--- SET PROBLEM ---
Restate verbatim the lines between the one holding "casing_screws();" and the one holding "record = json.load(file)", both included, and no others.

[Records from a dataset]
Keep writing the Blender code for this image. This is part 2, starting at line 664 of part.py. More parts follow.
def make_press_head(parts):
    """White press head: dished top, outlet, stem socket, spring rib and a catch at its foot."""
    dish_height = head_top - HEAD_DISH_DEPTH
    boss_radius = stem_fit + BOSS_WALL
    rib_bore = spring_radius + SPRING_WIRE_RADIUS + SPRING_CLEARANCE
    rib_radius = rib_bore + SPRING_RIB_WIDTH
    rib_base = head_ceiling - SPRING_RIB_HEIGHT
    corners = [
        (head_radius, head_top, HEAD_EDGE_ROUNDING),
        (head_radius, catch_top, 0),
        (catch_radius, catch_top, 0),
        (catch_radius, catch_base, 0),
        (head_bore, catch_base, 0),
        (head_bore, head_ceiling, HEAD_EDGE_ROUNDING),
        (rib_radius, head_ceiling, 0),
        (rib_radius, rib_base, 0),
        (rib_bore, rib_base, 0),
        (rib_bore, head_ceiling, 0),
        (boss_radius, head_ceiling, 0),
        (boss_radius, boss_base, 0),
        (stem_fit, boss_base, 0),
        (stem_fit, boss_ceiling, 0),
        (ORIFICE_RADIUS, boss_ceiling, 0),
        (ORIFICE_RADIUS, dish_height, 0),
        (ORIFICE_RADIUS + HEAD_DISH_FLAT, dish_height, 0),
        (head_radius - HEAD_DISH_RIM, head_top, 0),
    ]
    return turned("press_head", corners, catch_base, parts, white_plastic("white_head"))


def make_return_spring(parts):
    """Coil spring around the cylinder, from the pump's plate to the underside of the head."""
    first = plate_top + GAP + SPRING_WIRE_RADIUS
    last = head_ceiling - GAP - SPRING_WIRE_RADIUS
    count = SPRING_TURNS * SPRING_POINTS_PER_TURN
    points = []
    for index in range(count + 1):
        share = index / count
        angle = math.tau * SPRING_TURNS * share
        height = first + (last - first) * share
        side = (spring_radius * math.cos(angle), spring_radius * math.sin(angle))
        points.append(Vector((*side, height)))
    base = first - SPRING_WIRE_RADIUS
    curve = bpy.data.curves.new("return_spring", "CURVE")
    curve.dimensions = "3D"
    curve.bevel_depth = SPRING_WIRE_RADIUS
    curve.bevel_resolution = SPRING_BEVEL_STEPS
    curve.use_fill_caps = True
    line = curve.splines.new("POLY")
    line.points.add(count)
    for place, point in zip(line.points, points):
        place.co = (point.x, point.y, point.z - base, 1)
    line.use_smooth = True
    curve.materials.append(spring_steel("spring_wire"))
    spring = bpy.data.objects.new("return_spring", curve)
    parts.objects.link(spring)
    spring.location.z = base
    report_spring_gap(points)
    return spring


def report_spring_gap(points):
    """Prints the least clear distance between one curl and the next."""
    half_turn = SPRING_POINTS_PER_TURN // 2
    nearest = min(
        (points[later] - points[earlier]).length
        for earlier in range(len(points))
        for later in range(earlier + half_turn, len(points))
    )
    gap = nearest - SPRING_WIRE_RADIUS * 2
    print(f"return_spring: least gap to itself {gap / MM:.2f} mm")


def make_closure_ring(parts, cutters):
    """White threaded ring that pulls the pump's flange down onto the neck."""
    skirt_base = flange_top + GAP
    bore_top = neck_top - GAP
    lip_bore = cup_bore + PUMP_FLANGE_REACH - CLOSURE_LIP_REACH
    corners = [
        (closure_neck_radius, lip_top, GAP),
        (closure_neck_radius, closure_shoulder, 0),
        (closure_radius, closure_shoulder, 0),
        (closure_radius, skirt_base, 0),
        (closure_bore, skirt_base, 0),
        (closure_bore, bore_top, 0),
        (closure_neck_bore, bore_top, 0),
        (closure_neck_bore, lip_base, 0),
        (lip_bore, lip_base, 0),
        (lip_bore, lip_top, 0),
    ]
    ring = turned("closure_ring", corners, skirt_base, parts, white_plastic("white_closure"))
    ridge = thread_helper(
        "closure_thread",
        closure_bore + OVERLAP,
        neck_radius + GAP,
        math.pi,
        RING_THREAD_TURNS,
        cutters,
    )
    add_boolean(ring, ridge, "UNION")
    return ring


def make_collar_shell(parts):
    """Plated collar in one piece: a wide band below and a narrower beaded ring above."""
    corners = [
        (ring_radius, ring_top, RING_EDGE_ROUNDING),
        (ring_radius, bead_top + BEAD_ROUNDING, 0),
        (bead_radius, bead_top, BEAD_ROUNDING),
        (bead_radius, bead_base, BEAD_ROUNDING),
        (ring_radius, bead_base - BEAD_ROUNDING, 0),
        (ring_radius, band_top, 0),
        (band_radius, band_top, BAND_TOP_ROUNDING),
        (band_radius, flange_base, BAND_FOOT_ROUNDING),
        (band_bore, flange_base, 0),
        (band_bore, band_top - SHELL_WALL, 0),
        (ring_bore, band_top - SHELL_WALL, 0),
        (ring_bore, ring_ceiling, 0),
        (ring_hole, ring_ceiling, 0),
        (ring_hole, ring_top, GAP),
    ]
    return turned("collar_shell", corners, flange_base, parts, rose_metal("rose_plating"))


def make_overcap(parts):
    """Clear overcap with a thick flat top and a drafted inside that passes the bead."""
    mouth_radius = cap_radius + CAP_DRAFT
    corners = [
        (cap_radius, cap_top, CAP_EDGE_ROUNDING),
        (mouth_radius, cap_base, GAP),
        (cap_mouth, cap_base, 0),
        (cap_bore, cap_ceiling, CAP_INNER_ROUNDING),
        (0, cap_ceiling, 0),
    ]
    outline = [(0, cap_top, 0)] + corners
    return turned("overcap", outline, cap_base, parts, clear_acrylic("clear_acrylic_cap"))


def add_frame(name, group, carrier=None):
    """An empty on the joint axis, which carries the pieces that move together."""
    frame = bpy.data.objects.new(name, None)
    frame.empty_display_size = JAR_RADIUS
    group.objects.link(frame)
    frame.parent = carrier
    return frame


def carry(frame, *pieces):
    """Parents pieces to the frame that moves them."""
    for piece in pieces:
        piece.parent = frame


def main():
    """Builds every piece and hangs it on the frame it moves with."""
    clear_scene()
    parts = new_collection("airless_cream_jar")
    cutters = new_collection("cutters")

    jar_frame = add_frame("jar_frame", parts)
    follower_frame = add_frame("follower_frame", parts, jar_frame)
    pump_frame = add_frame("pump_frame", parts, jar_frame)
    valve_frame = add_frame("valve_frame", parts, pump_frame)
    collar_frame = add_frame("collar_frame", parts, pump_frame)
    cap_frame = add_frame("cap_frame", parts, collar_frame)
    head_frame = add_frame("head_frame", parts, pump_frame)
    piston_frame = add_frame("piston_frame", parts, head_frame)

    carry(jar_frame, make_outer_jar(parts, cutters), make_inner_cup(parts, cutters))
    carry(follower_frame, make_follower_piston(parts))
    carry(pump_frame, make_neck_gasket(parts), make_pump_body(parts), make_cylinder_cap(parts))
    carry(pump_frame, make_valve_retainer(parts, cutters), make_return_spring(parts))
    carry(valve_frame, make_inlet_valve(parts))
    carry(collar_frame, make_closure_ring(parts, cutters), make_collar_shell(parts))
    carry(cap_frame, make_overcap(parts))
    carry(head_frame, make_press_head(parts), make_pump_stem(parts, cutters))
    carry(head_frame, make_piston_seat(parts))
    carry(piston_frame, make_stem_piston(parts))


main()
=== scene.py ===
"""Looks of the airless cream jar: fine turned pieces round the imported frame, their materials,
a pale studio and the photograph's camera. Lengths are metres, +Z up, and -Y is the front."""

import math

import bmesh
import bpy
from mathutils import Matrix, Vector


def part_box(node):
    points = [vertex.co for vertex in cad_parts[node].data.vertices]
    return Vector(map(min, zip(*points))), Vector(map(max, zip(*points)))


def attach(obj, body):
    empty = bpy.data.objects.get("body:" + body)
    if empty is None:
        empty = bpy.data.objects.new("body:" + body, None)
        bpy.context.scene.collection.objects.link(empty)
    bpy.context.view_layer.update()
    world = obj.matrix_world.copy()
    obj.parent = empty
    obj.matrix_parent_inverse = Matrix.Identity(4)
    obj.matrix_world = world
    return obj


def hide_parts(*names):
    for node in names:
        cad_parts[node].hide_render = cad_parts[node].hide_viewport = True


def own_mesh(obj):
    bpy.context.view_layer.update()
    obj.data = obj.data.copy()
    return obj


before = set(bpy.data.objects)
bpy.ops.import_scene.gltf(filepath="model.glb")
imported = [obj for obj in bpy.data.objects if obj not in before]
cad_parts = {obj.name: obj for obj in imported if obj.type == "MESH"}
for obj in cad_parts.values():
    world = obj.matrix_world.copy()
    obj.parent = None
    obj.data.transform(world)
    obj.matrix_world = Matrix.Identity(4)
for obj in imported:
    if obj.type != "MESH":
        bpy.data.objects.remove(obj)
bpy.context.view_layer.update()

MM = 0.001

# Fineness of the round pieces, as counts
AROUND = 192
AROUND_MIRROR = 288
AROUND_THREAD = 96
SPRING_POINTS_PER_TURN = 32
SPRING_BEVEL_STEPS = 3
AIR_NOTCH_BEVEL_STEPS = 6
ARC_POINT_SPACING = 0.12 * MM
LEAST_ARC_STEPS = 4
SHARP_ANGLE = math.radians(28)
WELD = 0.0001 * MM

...

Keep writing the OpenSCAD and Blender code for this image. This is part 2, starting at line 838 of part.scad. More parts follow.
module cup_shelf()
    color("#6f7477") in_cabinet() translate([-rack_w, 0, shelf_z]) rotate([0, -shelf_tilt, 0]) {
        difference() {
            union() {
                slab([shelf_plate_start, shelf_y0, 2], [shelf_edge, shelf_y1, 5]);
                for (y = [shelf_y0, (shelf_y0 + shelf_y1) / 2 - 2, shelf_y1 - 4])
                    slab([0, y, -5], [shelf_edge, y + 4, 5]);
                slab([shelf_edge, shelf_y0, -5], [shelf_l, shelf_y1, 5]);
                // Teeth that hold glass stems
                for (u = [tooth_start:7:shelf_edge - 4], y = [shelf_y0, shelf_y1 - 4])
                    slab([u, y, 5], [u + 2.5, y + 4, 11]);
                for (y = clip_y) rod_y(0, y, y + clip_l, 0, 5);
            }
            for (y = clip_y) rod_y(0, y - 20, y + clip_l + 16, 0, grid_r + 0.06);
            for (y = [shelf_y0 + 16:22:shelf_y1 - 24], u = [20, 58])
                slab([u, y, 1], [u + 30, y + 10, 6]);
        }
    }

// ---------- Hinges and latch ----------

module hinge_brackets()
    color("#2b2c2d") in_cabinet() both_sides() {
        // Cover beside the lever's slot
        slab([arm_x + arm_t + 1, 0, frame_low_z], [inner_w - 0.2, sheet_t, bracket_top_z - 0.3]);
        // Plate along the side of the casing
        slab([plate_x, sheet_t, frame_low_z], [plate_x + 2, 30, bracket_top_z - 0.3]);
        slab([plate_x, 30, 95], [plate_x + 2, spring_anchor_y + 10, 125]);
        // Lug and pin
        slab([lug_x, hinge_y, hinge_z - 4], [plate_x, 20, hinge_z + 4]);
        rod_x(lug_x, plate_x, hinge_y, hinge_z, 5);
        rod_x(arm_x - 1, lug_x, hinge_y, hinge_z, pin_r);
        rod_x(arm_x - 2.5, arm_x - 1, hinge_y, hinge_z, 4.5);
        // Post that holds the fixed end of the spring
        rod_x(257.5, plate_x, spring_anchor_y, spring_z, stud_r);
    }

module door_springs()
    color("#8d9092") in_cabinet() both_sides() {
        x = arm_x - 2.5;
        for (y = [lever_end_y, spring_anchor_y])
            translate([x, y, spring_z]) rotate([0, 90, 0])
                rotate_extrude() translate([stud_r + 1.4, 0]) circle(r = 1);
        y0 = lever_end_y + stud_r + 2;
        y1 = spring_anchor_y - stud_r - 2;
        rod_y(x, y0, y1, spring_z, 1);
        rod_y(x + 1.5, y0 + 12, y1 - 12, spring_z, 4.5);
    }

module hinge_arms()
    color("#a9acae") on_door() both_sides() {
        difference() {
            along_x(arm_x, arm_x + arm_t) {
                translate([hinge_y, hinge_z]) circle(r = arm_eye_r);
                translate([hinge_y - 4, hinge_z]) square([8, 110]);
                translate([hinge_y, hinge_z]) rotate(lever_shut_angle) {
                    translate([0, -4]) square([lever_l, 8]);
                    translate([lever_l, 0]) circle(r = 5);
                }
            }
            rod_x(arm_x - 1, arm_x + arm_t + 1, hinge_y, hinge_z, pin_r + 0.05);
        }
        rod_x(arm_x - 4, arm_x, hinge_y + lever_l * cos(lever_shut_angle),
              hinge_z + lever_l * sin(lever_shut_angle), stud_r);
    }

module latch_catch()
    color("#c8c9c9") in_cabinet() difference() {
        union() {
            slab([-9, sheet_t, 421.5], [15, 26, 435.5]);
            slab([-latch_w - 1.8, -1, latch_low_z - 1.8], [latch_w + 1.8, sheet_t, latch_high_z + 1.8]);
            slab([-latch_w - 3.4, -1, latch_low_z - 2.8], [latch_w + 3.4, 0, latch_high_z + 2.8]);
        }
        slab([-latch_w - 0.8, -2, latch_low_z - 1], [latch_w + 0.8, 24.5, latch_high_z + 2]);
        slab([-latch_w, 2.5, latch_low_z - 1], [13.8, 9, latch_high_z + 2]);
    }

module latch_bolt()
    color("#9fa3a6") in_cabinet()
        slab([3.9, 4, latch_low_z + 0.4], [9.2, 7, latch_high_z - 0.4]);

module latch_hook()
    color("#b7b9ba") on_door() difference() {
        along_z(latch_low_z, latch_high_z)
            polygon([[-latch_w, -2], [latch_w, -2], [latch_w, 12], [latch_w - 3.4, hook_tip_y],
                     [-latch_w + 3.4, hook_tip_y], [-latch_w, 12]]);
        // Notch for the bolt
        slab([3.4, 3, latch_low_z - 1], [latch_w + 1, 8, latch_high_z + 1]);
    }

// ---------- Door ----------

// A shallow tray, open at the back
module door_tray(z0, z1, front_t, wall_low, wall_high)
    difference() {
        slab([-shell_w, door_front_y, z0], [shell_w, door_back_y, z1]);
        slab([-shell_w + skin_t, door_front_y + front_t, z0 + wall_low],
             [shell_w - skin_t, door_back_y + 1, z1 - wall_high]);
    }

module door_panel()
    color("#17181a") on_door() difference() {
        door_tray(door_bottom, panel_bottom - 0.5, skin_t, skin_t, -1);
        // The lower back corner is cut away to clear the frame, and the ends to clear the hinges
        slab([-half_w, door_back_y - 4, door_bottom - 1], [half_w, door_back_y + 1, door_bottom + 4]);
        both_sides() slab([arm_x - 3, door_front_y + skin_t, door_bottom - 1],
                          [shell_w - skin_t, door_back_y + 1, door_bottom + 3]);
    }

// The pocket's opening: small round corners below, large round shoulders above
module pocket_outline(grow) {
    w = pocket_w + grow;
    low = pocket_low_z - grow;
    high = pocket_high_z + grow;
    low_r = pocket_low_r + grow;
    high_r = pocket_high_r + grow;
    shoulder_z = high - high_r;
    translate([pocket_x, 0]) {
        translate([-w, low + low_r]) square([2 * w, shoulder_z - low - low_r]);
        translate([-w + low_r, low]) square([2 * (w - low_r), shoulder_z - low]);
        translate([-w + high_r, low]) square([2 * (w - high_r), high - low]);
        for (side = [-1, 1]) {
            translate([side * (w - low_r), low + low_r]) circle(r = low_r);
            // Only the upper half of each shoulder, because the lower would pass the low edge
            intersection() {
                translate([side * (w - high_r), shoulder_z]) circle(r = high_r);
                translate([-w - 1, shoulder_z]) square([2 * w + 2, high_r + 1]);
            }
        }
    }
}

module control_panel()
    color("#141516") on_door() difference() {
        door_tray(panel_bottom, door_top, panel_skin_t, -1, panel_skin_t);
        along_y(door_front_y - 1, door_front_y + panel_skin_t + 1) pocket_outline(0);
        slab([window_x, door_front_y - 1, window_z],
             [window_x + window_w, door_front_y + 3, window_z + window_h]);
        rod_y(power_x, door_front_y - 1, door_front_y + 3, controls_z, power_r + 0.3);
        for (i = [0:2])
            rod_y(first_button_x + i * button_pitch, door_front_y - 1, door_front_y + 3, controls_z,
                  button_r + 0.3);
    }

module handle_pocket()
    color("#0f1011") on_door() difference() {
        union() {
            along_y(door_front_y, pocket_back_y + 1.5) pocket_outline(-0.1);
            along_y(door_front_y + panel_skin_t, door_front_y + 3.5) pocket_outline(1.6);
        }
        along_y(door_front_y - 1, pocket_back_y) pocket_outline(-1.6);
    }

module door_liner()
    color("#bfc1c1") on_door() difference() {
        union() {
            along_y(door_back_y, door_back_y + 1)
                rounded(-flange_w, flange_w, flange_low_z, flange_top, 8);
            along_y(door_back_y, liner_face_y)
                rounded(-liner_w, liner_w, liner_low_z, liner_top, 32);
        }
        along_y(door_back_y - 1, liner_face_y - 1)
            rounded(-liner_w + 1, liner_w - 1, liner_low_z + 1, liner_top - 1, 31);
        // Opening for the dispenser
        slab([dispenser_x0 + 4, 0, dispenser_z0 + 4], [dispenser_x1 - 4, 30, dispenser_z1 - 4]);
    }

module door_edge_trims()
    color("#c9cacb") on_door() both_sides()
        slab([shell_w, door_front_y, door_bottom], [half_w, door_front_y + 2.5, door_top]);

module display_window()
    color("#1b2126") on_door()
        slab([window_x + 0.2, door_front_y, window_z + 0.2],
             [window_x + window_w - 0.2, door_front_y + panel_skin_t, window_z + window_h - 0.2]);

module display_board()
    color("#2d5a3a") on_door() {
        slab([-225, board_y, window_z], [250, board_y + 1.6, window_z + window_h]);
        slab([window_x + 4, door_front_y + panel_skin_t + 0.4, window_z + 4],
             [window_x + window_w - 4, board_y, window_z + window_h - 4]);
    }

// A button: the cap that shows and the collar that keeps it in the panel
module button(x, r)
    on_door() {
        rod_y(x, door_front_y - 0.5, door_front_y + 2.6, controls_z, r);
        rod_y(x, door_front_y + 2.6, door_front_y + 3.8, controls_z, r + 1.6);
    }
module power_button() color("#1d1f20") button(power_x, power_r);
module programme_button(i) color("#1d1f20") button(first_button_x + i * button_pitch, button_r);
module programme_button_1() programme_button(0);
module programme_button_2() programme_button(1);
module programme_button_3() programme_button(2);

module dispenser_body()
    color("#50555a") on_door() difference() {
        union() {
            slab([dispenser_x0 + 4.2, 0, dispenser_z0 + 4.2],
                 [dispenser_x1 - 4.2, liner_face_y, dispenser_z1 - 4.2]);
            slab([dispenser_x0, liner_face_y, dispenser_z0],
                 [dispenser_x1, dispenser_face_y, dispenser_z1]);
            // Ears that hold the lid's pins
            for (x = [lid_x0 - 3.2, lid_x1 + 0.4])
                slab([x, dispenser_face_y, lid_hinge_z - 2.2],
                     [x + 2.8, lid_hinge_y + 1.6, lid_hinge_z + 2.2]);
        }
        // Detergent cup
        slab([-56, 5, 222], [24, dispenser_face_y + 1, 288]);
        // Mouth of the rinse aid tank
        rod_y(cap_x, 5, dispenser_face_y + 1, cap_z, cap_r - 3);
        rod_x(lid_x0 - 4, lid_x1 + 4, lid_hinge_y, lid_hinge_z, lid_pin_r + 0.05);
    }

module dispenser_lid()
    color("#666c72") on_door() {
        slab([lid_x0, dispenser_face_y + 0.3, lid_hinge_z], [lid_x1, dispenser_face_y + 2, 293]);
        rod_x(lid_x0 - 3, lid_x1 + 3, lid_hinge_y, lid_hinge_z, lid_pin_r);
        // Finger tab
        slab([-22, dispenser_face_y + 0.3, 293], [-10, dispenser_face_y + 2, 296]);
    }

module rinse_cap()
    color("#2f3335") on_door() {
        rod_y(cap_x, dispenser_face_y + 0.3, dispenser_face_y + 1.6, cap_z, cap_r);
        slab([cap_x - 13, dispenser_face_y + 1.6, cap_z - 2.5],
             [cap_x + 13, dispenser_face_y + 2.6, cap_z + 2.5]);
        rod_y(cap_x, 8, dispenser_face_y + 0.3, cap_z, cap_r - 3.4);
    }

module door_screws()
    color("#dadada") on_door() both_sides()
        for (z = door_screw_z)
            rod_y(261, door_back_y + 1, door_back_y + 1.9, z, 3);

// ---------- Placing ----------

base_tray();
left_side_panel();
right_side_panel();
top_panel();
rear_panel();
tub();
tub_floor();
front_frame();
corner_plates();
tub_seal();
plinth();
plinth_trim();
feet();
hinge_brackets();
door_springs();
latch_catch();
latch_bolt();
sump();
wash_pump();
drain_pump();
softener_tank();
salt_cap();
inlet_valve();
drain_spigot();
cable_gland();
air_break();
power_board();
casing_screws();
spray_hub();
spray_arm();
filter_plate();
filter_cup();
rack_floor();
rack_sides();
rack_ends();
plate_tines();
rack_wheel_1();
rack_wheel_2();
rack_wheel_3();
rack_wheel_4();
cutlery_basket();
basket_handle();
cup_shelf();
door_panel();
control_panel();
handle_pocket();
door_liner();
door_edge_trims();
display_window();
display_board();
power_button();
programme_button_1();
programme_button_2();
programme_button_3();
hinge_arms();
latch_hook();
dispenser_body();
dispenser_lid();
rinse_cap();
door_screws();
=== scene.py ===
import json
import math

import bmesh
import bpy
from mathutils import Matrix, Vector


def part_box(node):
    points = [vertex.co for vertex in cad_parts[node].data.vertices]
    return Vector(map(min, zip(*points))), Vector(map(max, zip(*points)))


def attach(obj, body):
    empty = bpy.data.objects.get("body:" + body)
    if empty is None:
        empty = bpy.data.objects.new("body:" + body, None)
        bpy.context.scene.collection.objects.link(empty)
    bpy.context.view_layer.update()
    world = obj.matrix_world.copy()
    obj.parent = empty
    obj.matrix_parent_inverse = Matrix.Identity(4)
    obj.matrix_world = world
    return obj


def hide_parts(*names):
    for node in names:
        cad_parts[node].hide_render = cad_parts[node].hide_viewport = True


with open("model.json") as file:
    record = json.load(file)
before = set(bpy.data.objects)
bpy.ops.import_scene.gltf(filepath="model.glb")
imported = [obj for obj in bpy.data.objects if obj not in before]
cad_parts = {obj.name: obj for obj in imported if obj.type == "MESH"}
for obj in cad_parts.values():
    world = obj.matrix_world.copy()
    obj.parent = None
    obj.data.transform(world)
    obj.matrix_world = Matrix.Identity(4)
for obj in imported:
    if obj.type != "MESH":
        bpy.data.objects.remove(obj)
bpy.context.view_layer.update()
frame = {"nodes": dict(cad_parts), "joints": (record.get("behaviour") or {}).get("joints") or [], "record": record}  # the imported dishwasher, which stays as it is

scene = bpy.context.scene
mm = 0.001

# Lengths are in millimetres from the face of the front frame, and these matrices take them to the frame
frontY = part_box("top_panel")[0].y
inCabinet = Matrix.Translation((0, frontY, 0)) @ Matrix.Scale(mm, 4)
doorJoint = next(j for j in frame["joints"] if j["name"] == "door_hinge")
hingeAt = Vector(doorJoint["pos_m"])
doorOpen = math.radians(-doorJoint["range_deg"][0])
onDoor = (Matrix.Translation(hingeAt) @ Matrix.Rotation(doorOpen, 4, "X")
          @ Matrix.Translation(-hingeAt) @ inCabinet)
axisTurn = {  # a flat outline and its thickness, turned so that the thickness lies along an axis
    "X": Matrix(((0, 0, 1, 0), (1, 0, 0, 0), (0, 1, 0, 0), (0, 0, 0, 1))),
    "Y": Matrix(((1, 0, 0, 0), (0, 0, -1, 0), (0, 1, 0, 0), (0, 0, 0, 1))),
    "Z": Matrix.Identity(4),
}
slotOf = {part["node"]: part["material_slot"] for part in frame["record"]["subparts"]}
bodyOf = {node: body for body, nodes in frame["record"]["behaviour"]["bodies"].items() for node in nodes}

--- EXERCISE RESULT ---
casing_screws();
spray_hub();
spray_arm();
filter_plate();
filter_cup();
rack_floor();
rack_sides();
rack_ends();
plate_tines();
rack_wheel_1();
rack_wheel_2();
rack_wheel_3();
rack_wheel_4();
cutlery_basket();
basket_handle();
cup_shelf();
door_panel();
control_panel();
handle_pocket();
door_liner();
door_edge_trims();
display_window();
display_board();
power_button();
programme_button_1();
programme_button_2();
programme_button_3();
hinge_arms();
latch_hook();
dispenser_body();
dispenser_lid();
rinse_cap();
door_screws();
=== scene.py ===
import json
import math

import bmesh
import bpy
from mathutils import Matrix, Vector


def part_box(node):
    points = [vertex.co for vertex in cad_parts[node].data.vertices]
    return Vector(map(min, zip(*points))), Vector(map(max, zip(*points)))


def attach(obj, body):
    empty = bpy.data.objects.get("body:" + body)
    if empty is None:
        empty = bpy.data.objects.new("body:" + body, None)
        bpy.context.scene.collection.objects.link(empty)
    bpy.context.view_layer.update()
    world = obj.matrix_world.copy()
    obj.parent = empty
    obj.matrix_parent_inverse = Matrix.Identity(4)
    obj.matrix_world = world
    return obj


def hide_parts(*names):
    for node in names:
        cad_parts[node].hide_render = cad_parts[node].hide_viewport = True


with open("model.json") as file:
    record = json.load(file)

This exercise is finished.